Но тут, в начале 1920 года, когда вышли первые два номера этого журнала с первыми главами «Хождения по мукам», ситуация резко изменилась. Пала Одесса, и из Одессы приехали Бунины, с последней возможностью оттуда уехать. Толстой бросился на шею Бунину, все было замечательно, они вместе пытались мобилизовывать деньги у тогдашних потенциальных меценатов, чуть ли не открыли свое собственное издательство. Все было прекрасно. Но вот тут возникает то, о чем он должен был прочитать в книжке Дона Аминадо. Газета «Последние новости» уже существовала. Газету «Последние новости» уже успели организовать, открыть малоизвестные лица – предприниматели и журналисты. И вот эти ранние «Последние новости» были газетой такого широкого профиля, достаточно беспринципной и чисто информационной. Но это длилось недолго, потому что где-то в середине года в Париже оказался Милюков, и очень быстро газета «Последние новости» перешла к нему и его группе. Напомню, что это были эсеры.
Иван Толстой: Милюков был кадет.
Елена Толстая: Но группа была эсеровская. И общая направленность этой газеты стала достаточно идеологичной, левой, и вовсе перестала отвечать интересам широкой эмигрантской массы, которая была, в целом, достаточно консервативна. И об этом мы читаем у Дона Аминадо. И, кстати говоря, эти большие процессы, видимо, коснулись обоих авторов по-разному. Что касается Алексея Николаевича, то в один прекрасный момент, это было еще весной, он обнаружил, что «Грядущая Россия» закрылась и ему негде печатать свои романы.
Иван Толстой: Напомним, что речь идет о 1920 годе.
Елена Толстая: Каким-то образом получилось, что издательские его инициативы, на которые, казалось бы, вот-вот сейчас дадут деньги, все откроется, начнет блестяще развиваться… Деньги не поступили. И в дневнике есть запись Веры Николаевны Буниной, что дали понять Бунину, что причина – Толстой. То есть на него перестали давать деньги те, кто давал деньги в прошлом году. Каким-то образом это было связано с однозначным неприятием им революции, каким-то образом это было связано с какими-то почти заметными антисемитскими обертонами в первом варианте первых глав «Хождения по мукам», именно тех, что были опубликованы в «Грядущей России». И именно тогда, когда «Хождение по мукам» было опубликовано целиком в новом журнале, в журнале той самой милюковско-эсеровской группы – «Современные записки», – в этих главах уже не было тех обертонов, о которых я только что говорила.

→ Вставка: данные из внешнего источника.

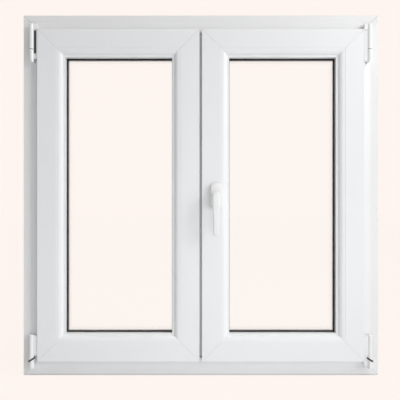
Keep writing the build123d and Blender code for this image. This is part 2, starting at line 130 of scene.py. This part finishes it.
def moulding_grain_group():
    """The very fine skin of extruded or moulded plastic, and its slow change over a metre."""
    group, start, end = values_group(
        "moulding_grain",
        (("Grain Scale", 900.0), ("Cloud Scale", 3.0)),
        ("Grain", "Cloud", "Smear"),
    )
    for scale, detail, label in (("Grain Scale", 3.0, "Grain"), ("Cloud Scale", 2.0, "Cloud")):
        noise = noise_on_piece(group, detail, start.outputs[scale])
        group.links.new(noise.outputs["Fac"], end.inputs[label])
    smear = noise_on_piece(group, 5.0, 22.0)
    smear.inputs["Roughness"].default_value = 0.65
    group.links.new(smooth_step(group, smear.outputs["Fac"], 0.42, 0.7), end.inputs["Smear"])
    return group


def settled_dust_group():
    """Where fine dust lies: faces that look up, broken into patches."""
    group, start, end = values_group("settled_dust", (("Patches", 35.0),), ("Dust",))
    surface = group.nodes.new("ShaderNodeNewGeometry")
    split = group.nodes.new("ShaderNodeSeparateXYZ")
    group.links.new(surface.outputs["Normal"], split.inputs[0])
    flat = smooth_step(group, split.outputs["Z"], 0.35, 0.95)
    noise = noise_on_piece(group, 6.0, start.outputs["Patches"])
    patch = smooth_step(group, noise.outputs["Fac"], 0.35, 0.7)
    group.links.new(sum_node(group, "MULTIPLY", flat, patch), end.inputs["Dust"])
    return group


weld_seam = weld_seam_group()
moulding_grain = moulding_grain_group()
settled_dust = settled_dust_group()


def add_group(tree, group, **numbers):
    """Place a node group in a material with its own numbers."""
    node = tree.nodes.new("ShaderNodeGroup")
    node.node_tree = group
    for label, number in numbers.items():
        node.inputs[label.replace("_", " ")].default_value = number
    return node


def mixed_colour(tree, share, first, second):
    """A colour that goes from the first to the second as the share goes from 0 to 1."""
    node = tree.nodes.new("ShaderNodeMix")
    node.data_type = "RGBA"
    sockets = [s for s in node.inputs if s.type == "RGBA"]
    for socket, colour in zip(sockets, (first, second)):
        if isinstance(colour, tuple):
            socket.default_value = (*colour, 1.0)
        else:
            tree.links.new(colour, socket)
    tree.links.new(share, node.inputs["Factor"])
    return next(s for s in node.outputs if s.type == "RGBA")


def finish_base(name, ior=None):
    """A new material with its tree and its Principled shader."""
    material = bpy.data.materials.new(name)
    material.use_nodes = True
    shader = material.node_tree.nodes["Principled BSDF"]
    if ior:
        shader.inputs["IOR"].default_value = ior
    return material, material.node_tree, shader


def raised_by(tree, height, under=None):
    """The normal of a surface raised by a height in metres, over another normal where one is given."""
    bump = tree.nodes.new("ShaderNodeBump")
    bump.inputs["Strength"].default_value = 1.0
    bump.inputs["Distance"].default_value = 1.0
    tree.links.new(height, bump.inputs["Height"])
    if under:
        tree.links.new(under, bump.inputs["Normal"])
    return bump.outputs["Normal"]


cloud_shade = 0.965
smear_roughness = 0.015
dust_colour = (0.52, 0.50, 0.46)
dust_share = 0.14
dust_roughness = 0.25
# The foot colour and share paint shade along the bottom edge of the frame.
foot_shade_colour = (0.40, 0.37, 0.35)
foot_shade_share = 0.5
# The seam colour paints the weld lines grey, partly as dirt in the groove and partly as painted shade of it.
seam_dirt_and_shade_colour = (0.66, 0.66, 0.66)
seam_groove_depth = 0.00025


def plastic_finish(
    name,
    colour,
    roughness,
    ring=None,
    seam_width=0.0016,
    seam_dirt_and_shade=0.28,
    grain_depth=0.00001,
    shaded_foot_height=0.0,
    edge_radius=0.0008,
):
    """White window plastic: satin skin, soft edges, faint clouding, dust on ledges, weld lines grey with dirt
    and painted shade, and painted shade at the foot.
    """
    material, tree, shader = finish_base(name, ior=1.53)
    grain = add_group(tree, moulding_grain, Grain_Scale=1400.0, Cloud_Scale=2.5)
    dust = add_group(tree, settled_dust, Patches=30.0)
    shade = tuple(c * cloud_shade for c in colour)
    base = mixed_colour(tree, grain.outputs["Cloud"], colour, shade)
    dusty = sum_node(tree, "MULTIPLY", dust.outputs["Dust"], dust_share)
    base = mixed_colour(tree, dusty, base, dust_colour)
    # Painted shade: the frame is darkened over the few millimetres above the floor.
    if shaded_foot_height:
        split = tree.nodes.new("ShaderNodeSeparateXYZ")
        tree.links.new(place_on_piece(tree), split.inputs[0])
        near_foot = smooth_step(tree, split.outputs["Z"], shaded_foot_height, 0.0)
        painted_foot_shade = sum_node(tree, "MULTIPLY", near_foot, foot_shade_share)
        base = mixed_colour(tree, painted_foot_shade, base, foot_shade_colour)
    height = sum_node(tree, "MULTIPLY", grain.outputs["Grain"], grain_depth)
    if ring:
        centre_x, centre_z, half_width, half_height = ring
        seam = add_group(
            tree,
            weld_seam,
            Centre_X=centre_x,
            Centre_Z=centre_z,
            Half_Width=half_width,
            Half_Height=half_height,
            Seam=seam_width,
        )
        # Weld lines: painted grey, partly as dirt and partly as painted shade in the groove.
        seam_darkening = sum_node(tree, "MULTIPLY", seam.outputs["Line"], seam_dirt_and_shade)
        base = mixed_colour(tree, seam_darkening, base, seam_dirt_and_shade_colour)
        groove = sum_node(tree, "MULTIPLY", seam.outputs["Line"], -seam_groove_depth)
        height = sum_node(tree, "ADD", height, groove)
    tree.links.new(base, shader.inputs["Base Color"])
    rough = sum_node(tree, "MULTIPLY_ADD", grain.outputs["Smear"], smear_roughness, roughness)
    rough = sum_node(tree, "MULTIPLY_ADD", dust.outputs["Dust"], dust_roughness, rough, clamp=True)
    tree.links.new(rough, shader.inputs["Roughness"])
    soft_normal = None
    if edge_radius:
        soft = tree.nodes.new("ShaderNodeBevel")
        soft.samples = 6
        soft.inputs["Radius"].default_value = edge_radius
        soft_normal = soft.outputs["Normal"]
    tree.links.new(raised_by(tree, height, soft_normal), shader.inputs["Normal"])
    return material


def dress(material, *names):
    """Give CAD nodes a finish in place of the plain one they were packed with."""
    for name in names:
        nodes[name].data.materials.clear()
        nodes[name].data.materials.append(material)


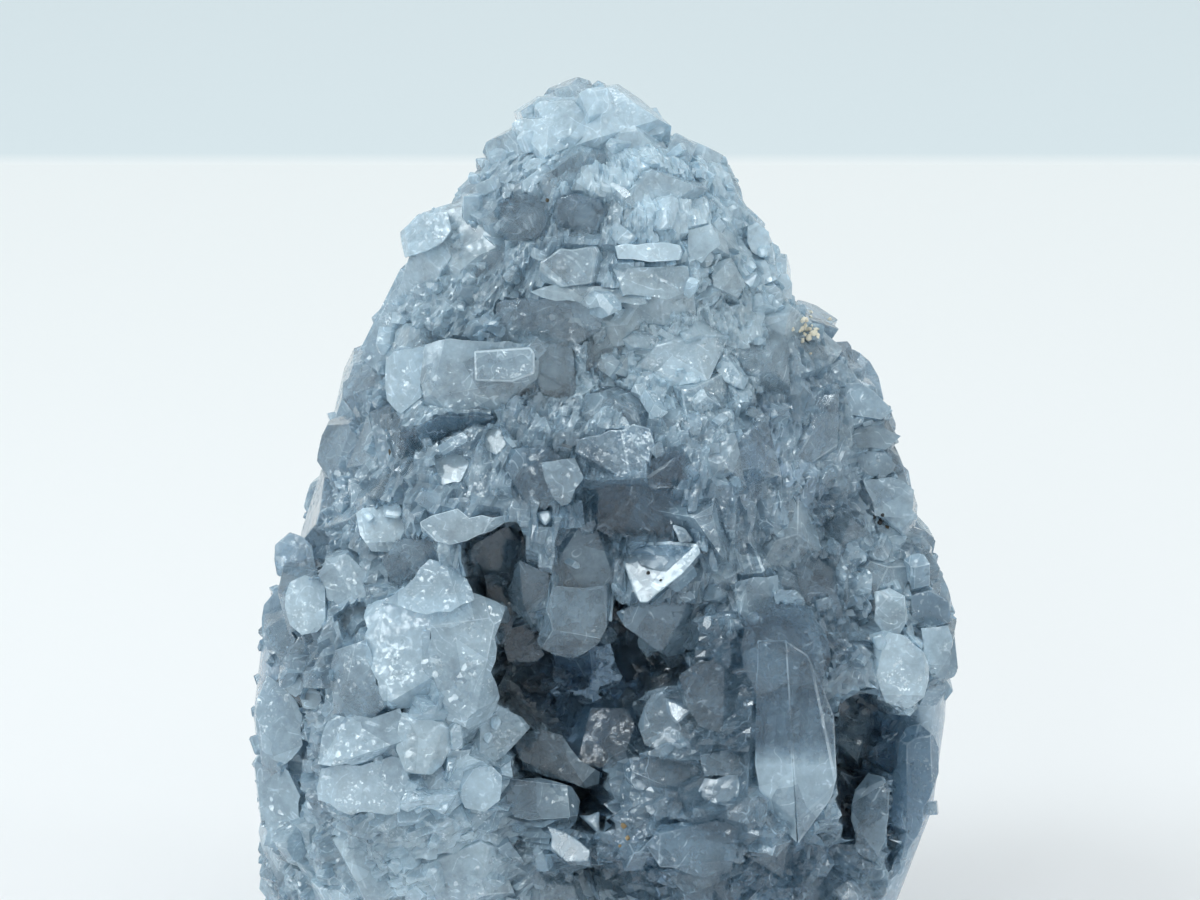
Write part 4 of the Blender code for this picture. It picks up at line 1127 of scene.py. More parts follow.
# Massive celestite that the crystals are set in
fillLook = {
    "crease": 4.4 * mm,  # creases narrower than twice this are filled
    "under": 0.45 * mm,  # how far below the crystals around it
    "shallow": 0.8 * mm,  # where less than this is filled, it sinks by up to the next amount
    "sink": 2 * mm,
    "reach": 16 * mm,
    "bare": 1.2 * mm,
    "hollowBare": 0.8,  # share of that taken away in hollows
    # over how much depth, height or side it fades out
    "hollowFade": 4 * mm,
    "footFade": 4 * mm,
    "topFade": 6 * mm,
    "sideFade": 2.5,
    "ringPacking": 0.95,  # below 1, rings lie closer toward the top
    "facetSeed": 5,
    "within": 0.95,
    "behindDrawn": 5 * mm,
    "tone": -0.1,
    "backMilk": 1.0,
    "milkier": 0.4,
    "facets": ((41, 1200, 0.26), (43, 9000, 0.34), (47, 26000, 0.40)),  # seed, how many, how steep
}


def spreadOut(heights, radius, pick):  # the highest or the lowest within a round patch of the grid
    rows, columns = heights.shape
    padded = np.pad(heights, radius, mode="edge")
    result = heights
    for row in range(2 * radius + 1):
        for column in range(2 * radius + 1):
            if math.hypot(row - radius, column - radius) < radius + 0.5:
                result = pick(result, padded[row:row + rows, column:column + columns])
    return result


def creaseFill(bases, normals, crystals):  # how far out the creases are filled, on the grid of bases
    tree = treeOf(*triangleArrays(crystals)[:2])
    reach = fillLook["reach"]
    heights = np.zeros(bases.shape[:2])
    for row in range(heights.shape[0]):
        for column in range(heights.shape[1]):
            normal = Vector(normals[row, column])
            hit = tree.ray_cast(Vector(bases[row, column]) + normal * reach, -normal, reach)
            if hit[0] is not None:
                heights[row, column] = reach - hit[3]
    cell = wallLook["height"] / heights.shape[0]
    radius = round(fillLook["crease"] / cell)
    closed = spreadOut(spreadOut(heights, radius, np.maximum), radius, np.minimum)
    filled = np.clip((closed - heights) / fillLook["shallow"], 0, 1)
    return closed - fillLook["under"] - fillLook["sink"] * (1 - filled)


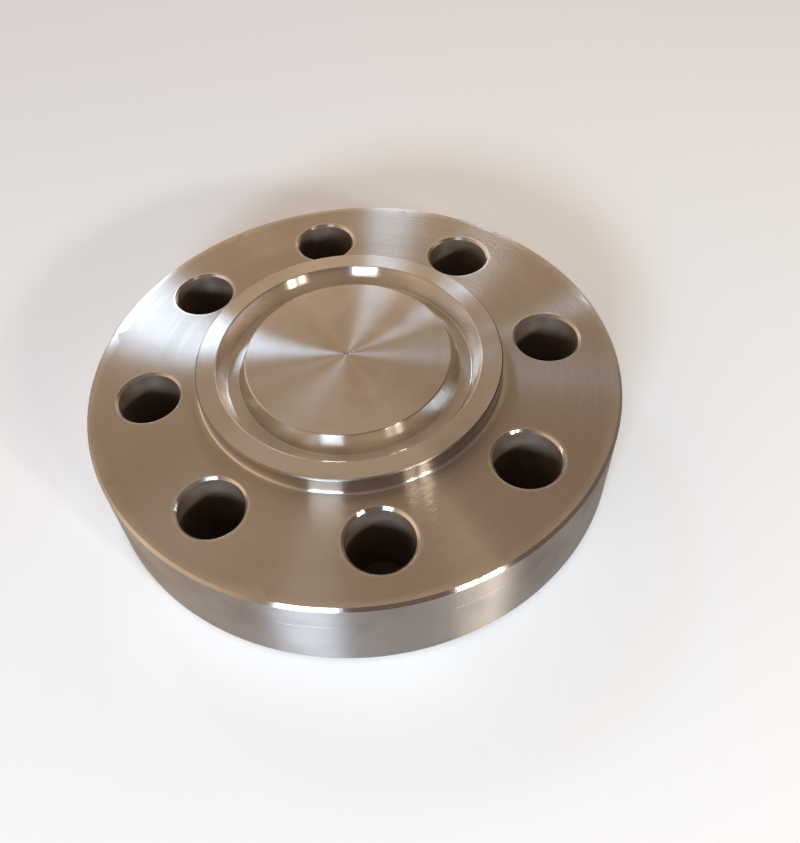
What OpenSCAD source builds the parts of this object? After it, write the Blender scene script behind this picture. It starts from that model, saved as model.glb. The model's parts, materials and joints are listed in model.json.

Что касается Дона Аминадо, то по поводу довольно резких сатирических стихотворений, которые он опубликовал в «Последних новостях», был ужасный скандал в связи с тем, что он высмеивал там некие ценности, до сих пор почему-то оставшиеся незыблемыми в умах и сердцах демократической интеллигенции. Он смеялся над Горьким, он смеялся над революционными клише, и все это вылилось в скандал между ним и новой редакцией «Последних новостей», настолько, что, как я понимаю, журнал «Зеленая палочка», который два писателя, Толстой и Дон Аминадо, решили организовать летом 1920 года, во время их совместного отдыха в Вандее, на берегу Атлантического океана, этот журнал был, наверное, единственным для них обоих способом выжить. Потому что Толстому негде было печатать свой роман, Дона Аминадо не печатали, и просто им нужно было подумать о том, как заработать на жизнь. Так появились «Зеленая палочка» и «Детство Никиты».
Иван Толстой: Перестали давать деньги, в частности, это был ваш первый пункт, из-за неприятия Алексеем Толстым революции. Что вы в данном случае имеете в виду?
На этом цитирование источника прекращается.